A l’étranger, la perte de Henri Poincaré n’a pas été moins ressentie qu’en France. En Allemagne, où Poincaré, sur l’invitation des Universités, alla à diverses reprises exposer ses travaux en de lumineuses conférences, — et ces croisades intellectuelles étaient une de ses joies les plus chères, car c’est aussi annexer un peu les peuples que de les conquérir par le talent ! — on avait pour lui une admiration sans réserves ; les philosophes, les mathématiciens, les astronomes allemands l’appelaient « die erste Autorität von dieser Zeit. » — Et voici ce qu’écrivait, il y a quelques jours, un des plus éminents astronomes américains, le professeur Moulton, membre de l’Académie des Sciences des États-Unis : « Bien que la France ait le grand honneur d’avoir produit cet homme admirable, ne pouvons-nous pas le regarder comme un génie mondial ? On devrait graver sur sa tombe les paroles que les Anglais ont mises sur celle de Newton : les mortels se félicitent de ce qu’un homme aussi grand a vécu pour l’honneur du genre humain. »

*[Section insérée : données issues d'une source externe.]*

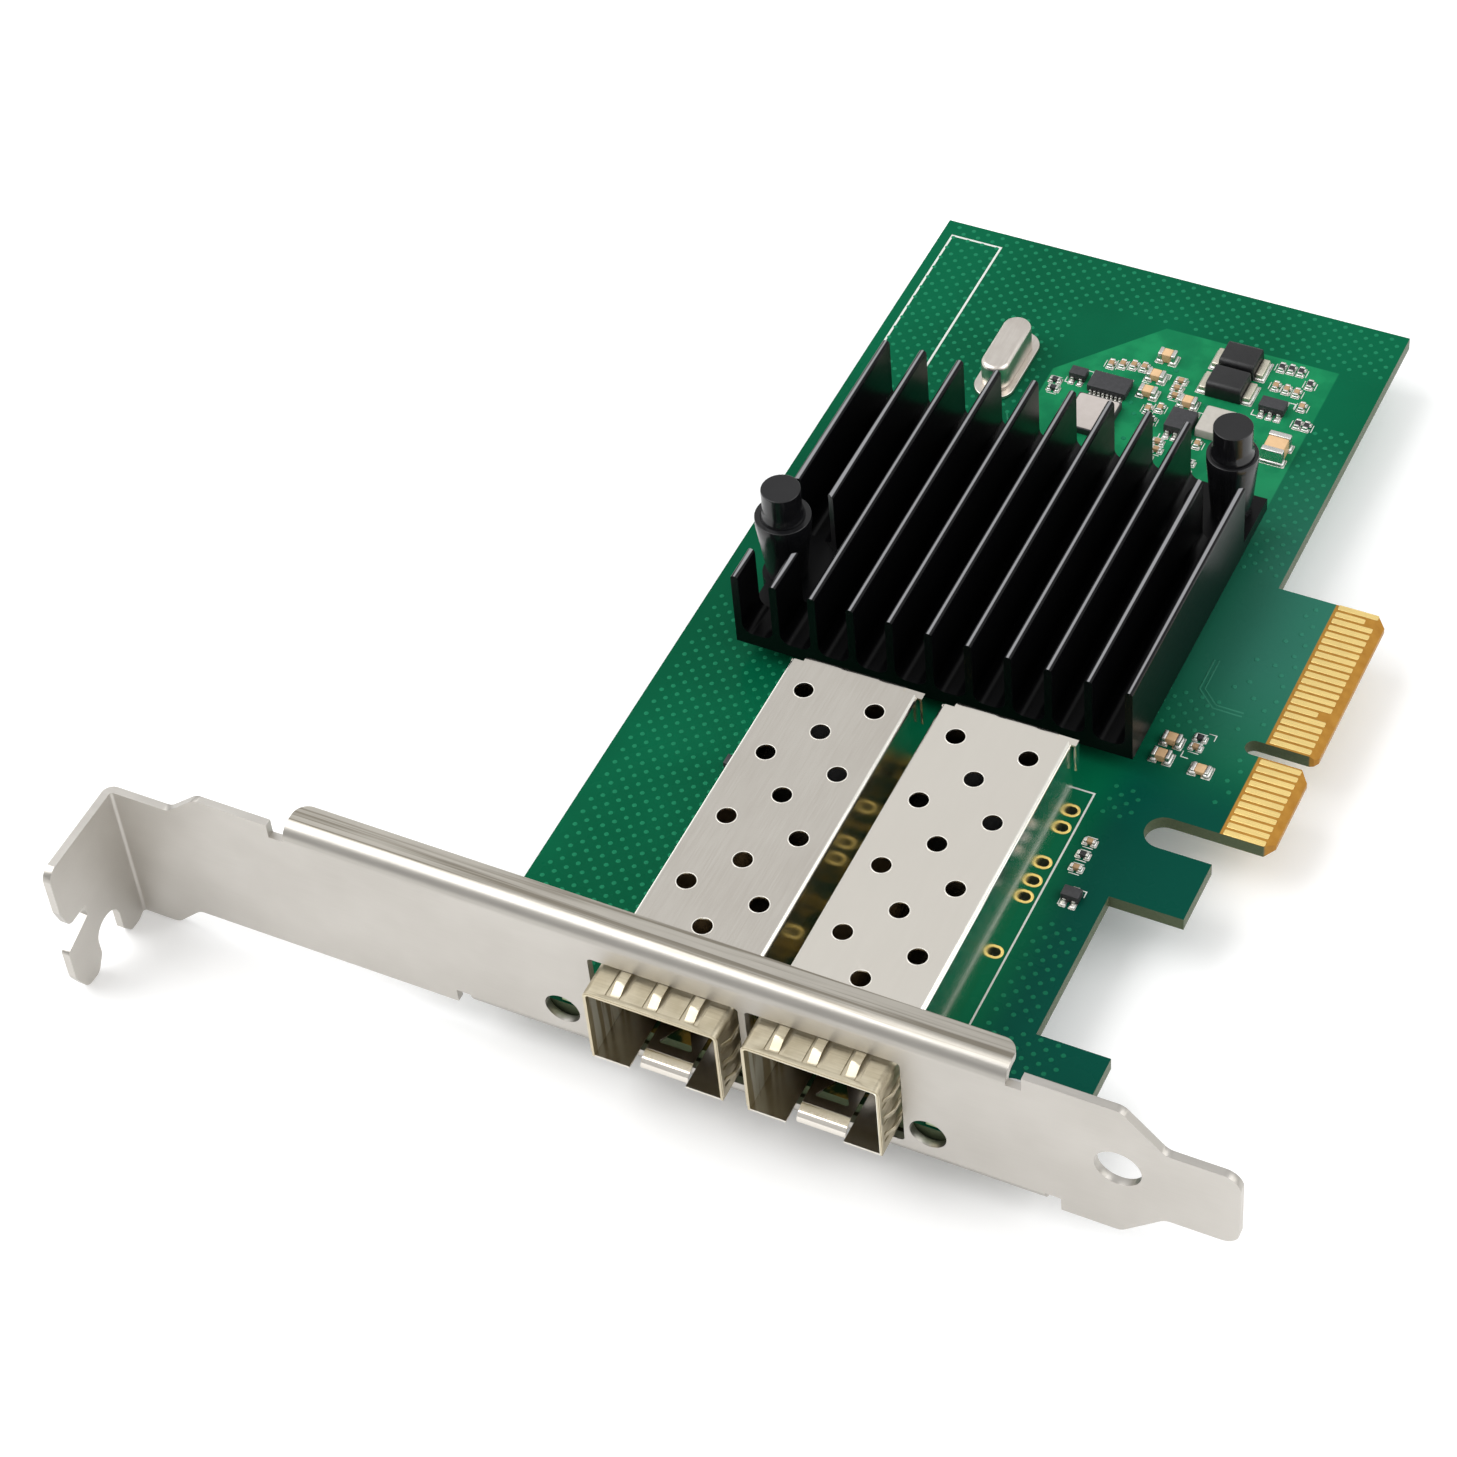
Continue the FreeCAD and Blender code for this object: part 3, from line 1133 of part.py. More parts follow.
def make_packages():
    """Flash chip, shielded inductor, memory chip, regulator, power chip and transistors."""
    plain_block("flash_chip", FLASH_PLACE, d.flash_long, d.flash_wide, d.flash_top)
    plain_block("shielded_inductor", CHOKE_PLACE, d.choke_side, d.choke_side, d.choke_top)
    package("memory_chip", MEMORY_PLACE, d.memory_long, d.memory_wide, d.memory_top, 8,
            d.memory_pitch, d.memory_lead)
    package("regulator", REGULATOR_PLACE, d.power_side, d.regulator_wide, d.regulator_top, 3,
            d.power_pitch, d.power_lead)
    package("power_chip", POWER_PLACE, d.power_side, d.power_wide, d.power_top, 3,
            d.power_pitch, d.power_lead)
    bodies, leads = [], []
    half = d.transistor_wide / 2
    for place in TRANSISTOR_PLACES:
        x, y = [d.layout_unit * number for number in place]
        bodies.append(centred_box(x, y, d.transistor_long, d.transistor_wide, d.stand_off,
                                  d.transistor_top))
        for toward, count in ((-1, 2), (1, 1)):
            leads += lead_row(x, y + toward * half, count, d.transistor_pitch,
                              d.transistor_lead, d.transistor_reach, d.shoulder_high, toward)
    group("transistors", bodies)
    group("transistor_leads", leads)


COIL_PLACES = [(41.2, 109.1), (41.2, 105.1)]


def make_inductors():
    """Two moulded power inductors with a solder tag at each end."""
    tags = []
    coils = []
    for place in COIL_PLACES:
        x, y = [d.layout_unit * number for number in place]
        block = centred_box(x, y, d.coil_wide, d.coil_deep, 0, d.coil_high)
        coils.append(round_block(block, d.coil_round))
        for sign in (-1, 1):
            inner = x + sign * d.coil_wide / 2
            outer = inner + sign * d.tag_reach
            low, high = (outer, inner) if sign < 0 else (inner, outer)
            tags.append(box(low, high, y - d.tag_width / 2, y + d.tag_width / 2, 0, d.tag_high))
    group("power_inductors", coils)
    group("inductor_tags", tags)


def round_block(block, radius):
    """Round the two long top edges of a block."""
    doc.recompute()
    top = block.Shape.BoundBox.ZMax
    along_x = [index for index, edge in enumerate(block.Shape.Edges, start=1)
               if edge.BoundBox.XLength > 1 and edge.BoundBox.ZMin > top - 0.01]
    rounded = doc.addObject("Part::Fillet", "Rounded")
    rounded.Base = block
    rounded.Edges = [(index, radius.number, radius.number) for index in along_x]
    return rounded


def make_crystal():
    """Quartz crystal: an oblong can on a wider oblong base."""
    wide, long = d.crystal_wide, d.crystal_long
    base = new_body("crystal_base", (d.crystal_x, d.crystal_y, 0))
    rim = d.crystal_rim
    half_x, half_y = wide / 2 + rim * 0.6, long / 2 + rim
    plate = outline(new_sketch(base, "XY_Plane"), oblong(half_x, half_y))
    pad(base, plate, d.crystal_flange)
    can = new_body("crystal_can", (d.crystal_x, d.crystal_y, 0))
    shell = outline(new_sketch(can, "XY_Plane", d.crystal_flange), oblong(wide / 2, long / 2))
    tall = pad(can, shell, d.crystal_top - d.crystal_flange)
    doc.recompute()
    top_edges = [f"Edge{index}" for index, edge in enumerate(tall.Shape.Edges, start=1)
                 if edge.BoundBox.ZMin > d.crystal_top.number - 0.01]
    soft = can.newObject("PartDesign::Chamfer", "Chamfer")
    soft.Base = (tall, top_edges)
    soft.Size = 0.4
    soft.setExpression("Size", d.crystal_soft.formula)


def oblong(half_x, half_y):
    """Corners of an upright oblong with nearly half-round ends."""
    radius = half_x * 0.96
    return [(-half_x, -half_y, radius), (half_x, -half_y, radius), (half_x, half_y, radius),
            (-half_x, half_y, radius)]


def make_status_lights():
    """Side-looking status lights behind the bracket's two round holes."""
    cases, lenses = [], []
    front = d.board_near + d.lamp_gap
    middle = front + d.lens_deep
    for x in LIGHT_X:
        lens, case = d.lens_width / 2, d.lamp_width / 2
        lenses.append(box(x - lens, x + lens, front, middle, d.lamp_gap, d.lens_top))
        cases.append(box(x - case, x + case, middle, middle + d.lamp_deep, 0, d.lamp_top))
    group("light_cases", cases)
    group("light_lenses", lenses)


# ---------------------------------------------------------------------------------------------
# Build everything, check it and write one file for each sub-part
# ---------------------------------------------------------------------------------------------
make_board()
make_contacts()
make_bracket()
make_screws()
for name, port_x in zip(SIDES, PORT_X):
    make_cage(name, port_x)
    make_floor(name, port_x)
    make_collar(name, port_x)
    make_socket(name, port_x)
    make_socket_leads(name, port_x)
make_heatsink()
make_controller()
make_push_pin("left", d.pin_left_x, d.pin_left_y, d.sleeve_left)
make_push_pin("right", d.pin_right_x, d.pin_right_y, d.sleeve_right)
make_crystal()
make_packages()
make_inductors()
make_chip_parts()
make_status_lights()
doc.recompute()

for item in doc.Objects:
    if "Invalid" in item.State or "Error" in item.State:
        raise RuntimeError(f"{item.Label} ({item.Name}) failed: {item.State}")
labels = [node.Label for node in nodes]
if len(set(labels)) != len(labels):
    raise RuntimeError("two sub-parts share a label")

os.makedirs("parts", exist_ok=True)
for node in nodes:
    if node.Shape.isNull() or not node.Shape.isValid():
        raise RuntimeError(f"{node.Label} has no valid shape")
    node.Shape.exportStep(os.path.join("parts", node.Label + ".step"))
print(len(nodes), "sub-parts written")
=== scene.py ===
"""Dresses a dual-port fibre network card: finishes, printed circuit detail, solder and a studio.

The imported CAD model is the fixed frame. Each operator below builds the finer pieces that stand for
one group of its nodes, or thin detail that lies on them, and one operator sets up the studio.
Lengths in this file are millimetres unless a name or a comment says otherwise.
"""

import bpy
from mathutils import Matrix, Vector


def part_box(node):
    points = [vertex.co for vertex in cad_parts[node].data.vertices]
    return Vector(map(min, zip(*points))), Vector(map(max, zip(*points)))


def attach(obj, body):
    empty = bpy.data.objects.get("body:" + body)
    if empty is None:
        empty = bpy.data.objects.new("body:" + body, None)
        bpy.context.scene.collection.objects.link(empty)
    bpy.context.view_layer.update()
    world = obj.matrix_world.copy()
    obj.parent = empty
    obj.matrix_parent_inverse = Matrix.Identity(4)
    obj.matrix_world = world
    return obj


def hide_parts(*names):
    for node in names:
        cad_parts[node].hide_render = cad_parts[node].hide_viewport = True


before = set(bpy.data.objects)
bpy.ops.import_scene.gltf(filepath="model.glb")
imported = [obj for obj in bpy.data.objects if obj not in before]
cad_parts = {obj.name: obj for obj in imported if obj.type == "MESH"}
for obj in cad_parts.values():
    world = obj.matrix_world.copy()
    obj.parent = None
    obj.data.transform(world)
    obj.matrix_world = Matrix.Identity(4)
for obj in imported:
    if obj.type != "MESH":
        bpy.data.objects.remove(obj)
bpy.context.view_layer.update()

import math

import bmesh
import bpy
import numpy as np

bl_info = {
    "name": "Network card dresser",
    "version": (1, 0, 0),
    "blender": (4, 5, 0),
    "location": "3D Viewport > Sidebar > Network Card",
    "description": "Builds the finished look of a dual-port fibre network card",
    "category": "Object",
}

MM = 0.001
BODY = "root"
SIDES = ("left", "right")
BOARD_LOW, BOARD_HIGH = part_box("circuit_board")
# The slot standard measures from the bracket's outer face; the board starts this far inside it.
BOARD_INSET = 1.3
CARD_ORIGIN = np.array(
    [BOARD_LOW.x - BOARD_INSET * MM, BOARD_LOW.y - BOARD_INSET * MM, BOARD_HIGH.z])


# ---- Frame access ----
def card(points):
    """Millimetres on the card, with Z = 0 on the component side, as metres in the frame."""
    return np.asarray(points, float) * MM + CARD_ORIGIN


def node_box(node):
    """Lowest and highest corner of a CAD node in card millimetres."""
    low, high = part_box(node)
    return (np.array(low) - CARD_ORIGIN) / MM, (np.array(high) - CARD_ORIGIN) / MM


def middle_of(node):
    """Middle of a CAD node across the card, in card millimetres."""
    low, high = node_box(node)
    return (low[0] + high[0]) / 2


def points_and_ends(mesh):
    """A mesh's points in card millimetres, and the indices of its edges' first and last ends."""
    points = np.zeros(len(mesh.vertices) * 3)
    mesh.vertices.foreach_get("co", points)
    edges = np.zeros(len(mesh.edges) * 2, int)
    mesh.edges.foreach_get("vertices", edges)
    return (points.reshape(-1, 3) - CARD_ORIGIN) / MM, edges.reshape(-1, 2).T


def solid_boxes(node):
    """Boxes of a node's separate solids in card millimetres, as two arrays of corners.

    Touching triangles share a label: every vertex takes the lowest label among its neighbours
    until none changes, and each label's vertices then give one box.
    """
    points, ends = points_and_ends(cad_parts[node].data)
    unique, same = np.unique(np.round(points, 4), axis=0, return_inverse=True)
    start, end = same.reshape(-1)[ends]
    label = np.arange(len(unique))
    while True:
        lower = label.copy()
        np.minimum.at(lower, start, label[end])
        np.minimum.at(lower, end, label[start])
        lower = lower[lower]
        if np.array_equal(lower, label):
            break
        label = lower
    names = np.unique(label)
    lows = np.array([unique[label == name].min(0) for name in names])
    highs = np.array([unique[label == name].max(0) for name in names])
    return lows, highs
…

Pour avoir suscité de telles admirations chez les hommes compétens de tout l’univers, alors qu’il n’est même pas encore mort depuis un siècle ou deux, — ce qui est contraire à toutes les habitudes prises en matière de culte des grands hommes, — il faut vraiment que l’œuvre de Poincaré soit puissante et belle. Mais avant d’y jeter un coup d’œil, le coup d’œil du scarabée sur le chêne superbe, arrêtons un instant nos pensées sur la rêveuse et captivante figure de ce maître aimé.


i. — l’homme et le savant


Avec son visage au teint coloré, sa barbe grisonnante dont l’ordonnance n’était point toujours parfaitement géométrique, ses épaules courbées comme sous le poids tenace des pensées, Henri Poincaré donnait dès l’abord une impression singulière de spiritualité et d’impérieuse douceur. Mais deux choses surtout frappaient en lui : la voix qu’il avait grave et musicale.